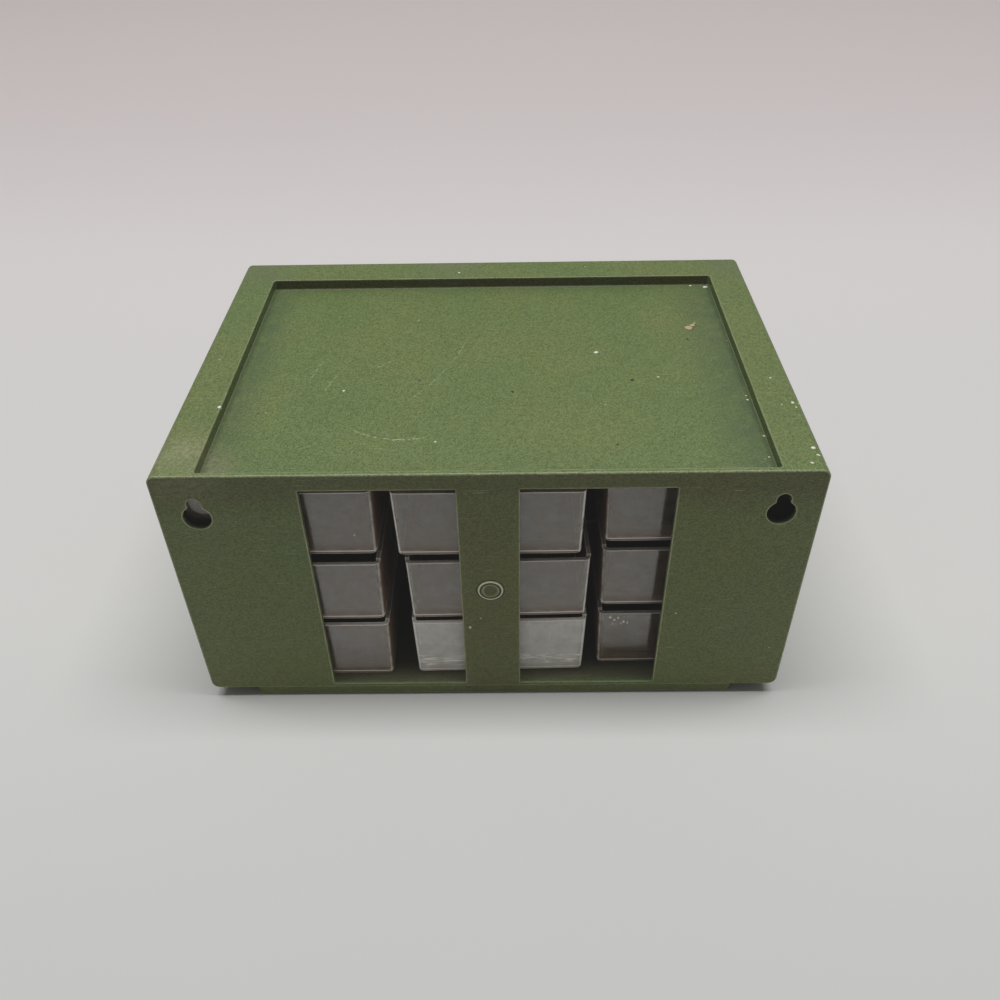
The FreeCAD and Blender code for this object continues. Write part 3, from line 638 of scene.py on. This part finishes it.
def painted_board():
    """Pale paint, rolled on board.

    It is matt, with faint clouds. Painted shade makes it lightest just beyond the cabinet, and a little
    darker at both ends of the view.
    """
    finish, tree, shader, place = material("pale_painted_board")
    away = add(tree, "SeparateXYZ", {0: place}, "Y")
    away = add(tree, "MapRange", {"Value": away, 1: FLOOR_NEAR, 2: FLOOR_FAR, 3: 0.0, 4: 1.0})
    cloud = add(tree, "TexNoise", {"Vector": place, "Scale": 5.0, "Detail": 3.0})
    cloud = add(tree, "MapRange", {"Value": cloud, 1: 0.0, 2: 1.0, 3: -0.02, 4: 0.02})
    away = add(tree, "Math", {0: away, 1: cloud}, operation="ADD")
    # painted shade: darker near the camera and far away
    base = add(tree, "ValToRGB", {"Fac": away}, stops=[
        (share, colour(tone)) for share, tone in FLOOR_TONES])
    tree.links.new(base, shader.inputs["Base Color"])
    shader.inputs["Roughness"].default_value = 0.7
    return finish


def floor(half):
    """A flat square floor under the cabinet, half of its width to each side of the origin."""
    corners = half * np.array([(-1, -1, 0), (1, -1, 0), (1, 1, 0), (-1, 1, 0)], float)
    mesh = bpy.data.meshes.new("floor")
    mesh.from_pydata(corners.tolist(), [], [(0, 1, 2, 3)])
    mesh.materials.append(painted_board())
    made = bpy.data.objects.new("floor", mesh)
    scene.collection.objects.link(made)


def lamp(name, place, target, wide, deep, power, tint):
    """A soft rectangular light that faces a target."""
    data = bpy.data.lights.new(name, "AREA")
    data.shape = "RECTANGLE"
    data.size = wide
    data.size_y = deep
    data.energy = power
    data.color = colour(tint)[:3]
    made = bpy.data.objects.new(name, data)
    made.location = place
    made.rotation_mode = "QUATERNION"
    made.rotation_quaternion = (Vector(target) - Vector(place)).to_track_quat("-Z", "Y")
    scene.collection.objects.link(made)


def studio(tint, strength):
    """Even light from all round."""
    world = bpy.data.worlds.new("studio")
    world.use_nodes = True
    world.node_tree.nodes["Background"].inputs["Color"].default_value = colour(tint)
    world.node_tree.nodes["Background"].inputs["Strength"].default_value = strength
    scene.world = world


def soft_toe():
    """A tone curve that keeps the deepest shadows a little above black and leaves the rest alone."""
    scene.view_settings.view_transform = "Standard"
    scene.view_settings.use_curve_mapping = True
    mapping = scene.view_settings.curve_mapping
    points = mapping.curves[3].points
    points[0].location = BLACK
    for dark, lifted in TOE:
        points.new(dark, lifted)
    mapping.update()


floor(half=30.0)
lamp("overhead", (0.0, -0.08, 4.0), (0.0, 0.0, 0.0), wide=4.6, deep=1.2, power=176.0, tint="#fffefe")
studio("#f5f4f4", strength=0.22)
soft_toe()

◇ ◇ ◇ ◇ ◇

• **Set task**
Every line of the listing that holds "scene" is to be counted; give only the resulting number.

• **Task solution**
7